Police launch a murder inquiry. But by now the scene has been contaminated by people coming and going, meaning forensic evidence has been lost.
January 29, 2013
Detectives say they are looking for three men seen in Magazine Lane between 11.30pm and 11.45pm on the night before Mrs Crown’s body was discovered.
January 30, 2013
Mrs Crown’s family pay tribute and appeal for anyone with information to come forward. Niece Judy Payne says: “We are all shocked and deeply saddened by Aunty Una’s death and cannot understand why anyone would want to hurt her.”
January 31, 2013
Police arrest a 58-year-old man on suspicion of murder. He is questioned before being bailed. He is later told he will not be charged.
February 25, 2013
Mintlynn Crematorium, near King’s Lynn, is packed for Mrs Crown’s funeral. Priest the Rev Ryk Parkinson said her life had been 86 years of good, which had been brought to an end by a single act of barbarity.
April 4, 2013
Mrs Crown’s bungalow is burgled.
April, 9, 2013
A 29-year-old factory worker admits stealing a flat-screen television, music centre and portable TV, when he appears before King’s Lynn magistrates. He is later jailed for 10 months.
April 29, 2013
The BBC’s Crimewatch programme features the case. Detectives say they have received a number of interesting calls.

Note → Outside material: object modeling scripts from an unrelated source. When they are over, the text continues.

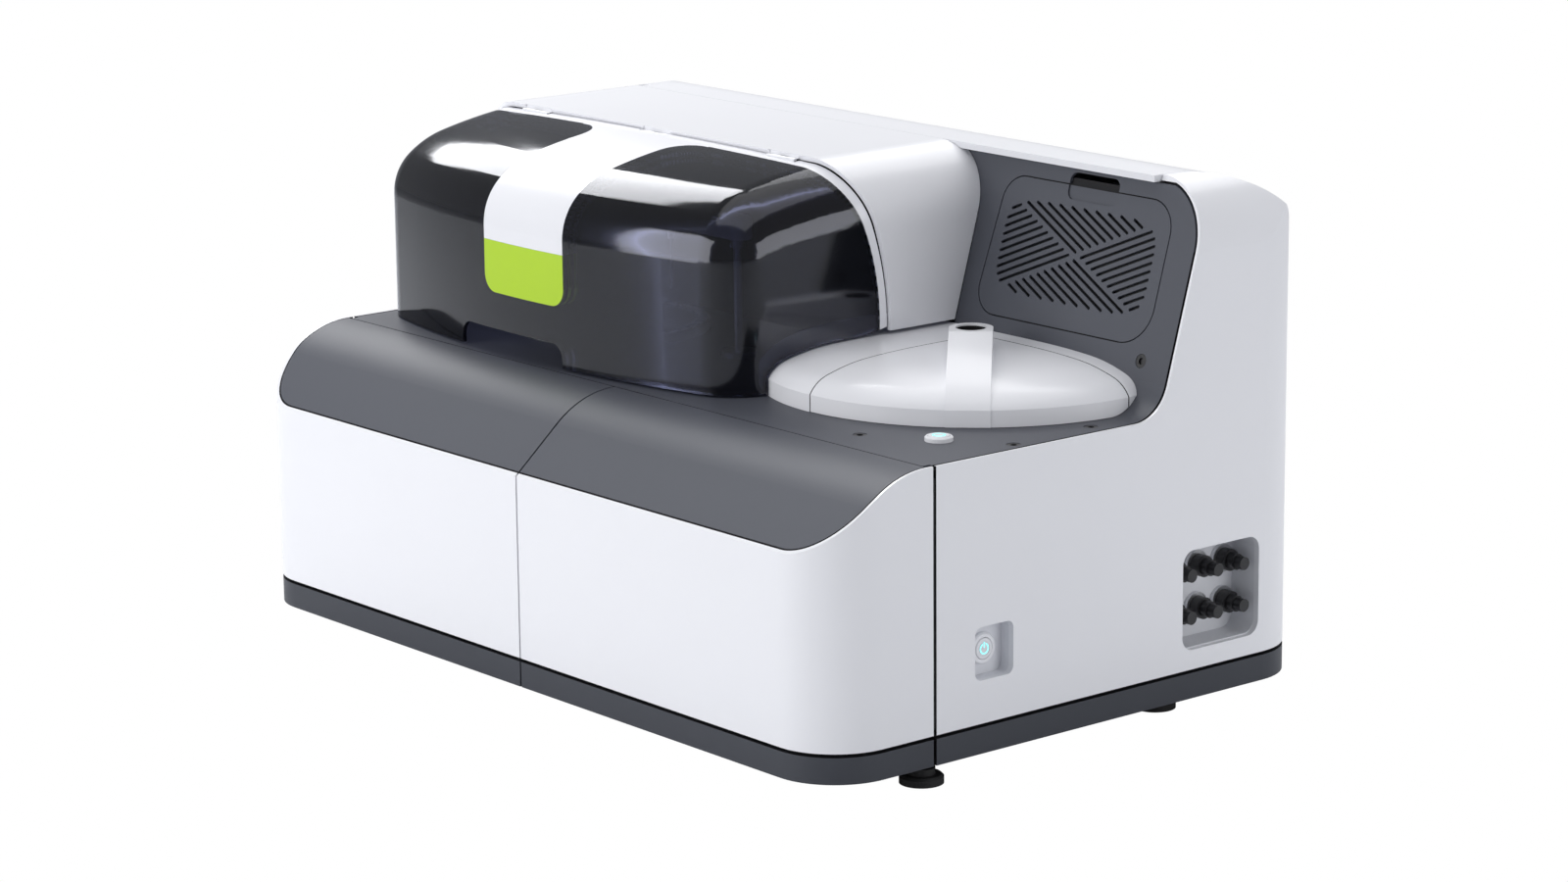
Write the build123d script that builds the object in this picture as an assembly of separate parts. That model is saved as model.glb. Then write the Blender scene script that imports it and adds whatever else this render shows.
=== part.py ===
from build123d import *
from math import atan2, cos, degrees, hypot, pi, radians, sin, sqrt
import os

# Drawn in millimetres: X across the front, Y from the door faces to the back,
# Z up from the underside of the skirt.  SHIFT moves every piece to the shared
# frame, whose origin is the bottom centre of the whole instrument.

# Overall body
WIDTH = 860.0
DEPTH = 580.0
HALF = WIDTH / 2
TOP_Z = 465.0
DECK_Z = 262.4
CORNER_R = 62.0
TOP_SIDE_R = 60.0
TOP_REAR_R = 110.0
PANEL_T = 6.0
COVER_T = 5.0
SKIN_T = 3.0
SEAM = 0.6
LIP_T = 2.5
LIP_DEPTH = 4.0
TOP_GAP = 1.4
FOOT_DROP = 20.0
SHIFT = Pos(0, -DEPTH / 2, FOOT_DROP)

# Base
SKIRT_TOP = 23.7
PANEL_Z = 27.0
TRAY_Z0 = 6.0
TRAY_Z1 = 10.0
FLANGE_TOP = 40.0
FRAME_T = 3.0
FRAME_X = HALF - PANEL_T
DECK_LOW = DECK_Z - SKIN_T
BULKHEAD_Y = 122.0

# Door split
DOOR_BACK = 118.6
PANEL_FRONT = 122.0
MID_GAP = 2.0
DOOR_TOP_BACK = 112.5
SLOPE_FOOT = (6.0, 202.0)
SLOPE_CORNER = (75.5, DECK_Z)
SLOPE_R = 99.0
DOOR_HINGE = (428.7, 120.2)
KNUCKLE_D = 2.4
KNUCKLE_BORE = 1.4
HINGE_PIN_D = 1.24
LEAF_T = 0.5
DOOR_HINGE_Z = (32.0, 252.0)

# Work surface: the deck turns up into a wall that leans back
REVEAL = 5.0
NOSE_INSET = 8.5
WALL_LEAN = 0.296
WALL_FOOT_Y = DEPTH - 193.7
WALL_FOOT_R = 40.0
WALL_TOP_Z = 457.5
SIDE_SPLIT_X = HALF - CORNER_R
TOP_FRONT_Y = DEPTH - 143.5
BACK_WALL_Y = DEPTH - 176.0

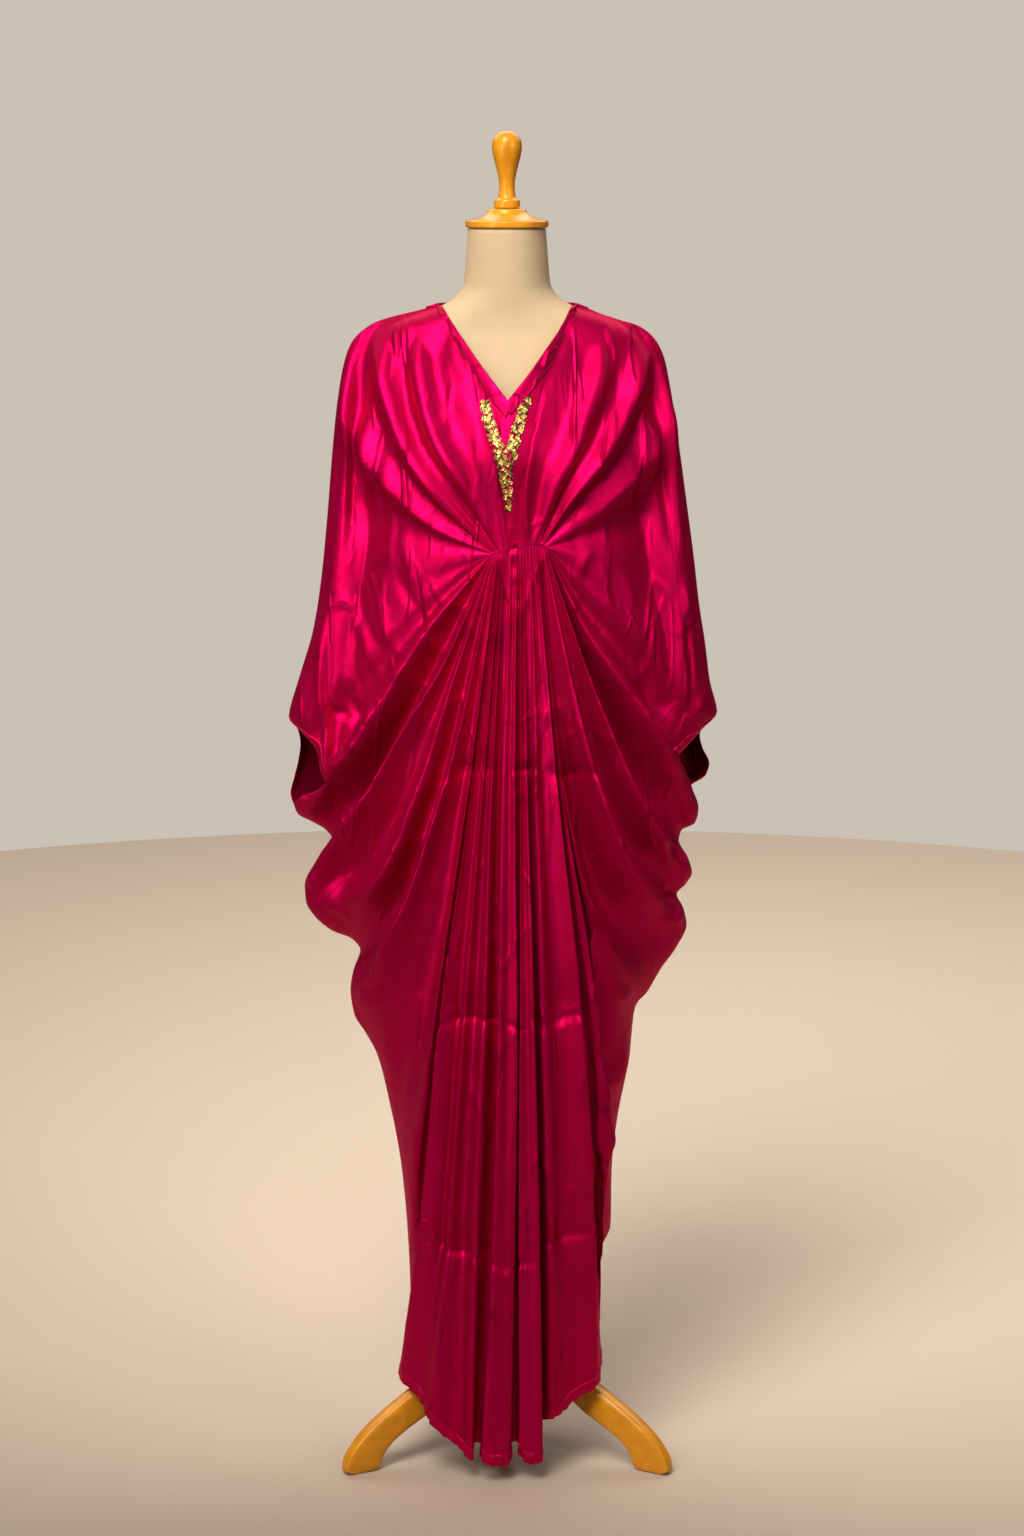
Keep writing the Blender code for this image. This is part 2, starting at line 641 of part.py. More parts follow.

On the first anniversary of her killing, Cambridgeshire police admit key evidence may have been destroyed in the days after Mrs Crown’s body was found. Her family say they feel let down.
The force re-launches the investigation with a fresh team of detectives, who carry out high-profile house-to-house inquiries and set up a mobile police station in Magazine Lane.
Police arrest a 36-year-old man from Wisbech and a 40-year-old man from March. Both are questioned, before being released on bail. They are later told they will not be charged.
Police arrest a 44-year-old man from Wisbech over the killing. He is questioned, bailed and re-bailed but never charged.
A coroner heavily criticises police for their initial handling of the investigation. Recording a verdict of unlawful killing, William Morris says: “The bungalow was not treated as a full crime scene immediately so that a proper forensic examination could be carried out. Instead her body was removed, police failed to preserve the scene, family were allowed access to the property to clear up, evidence was lost.”
On the third anniversary of her death, the detective now leading the investigation said he believes the answer lies within the local community.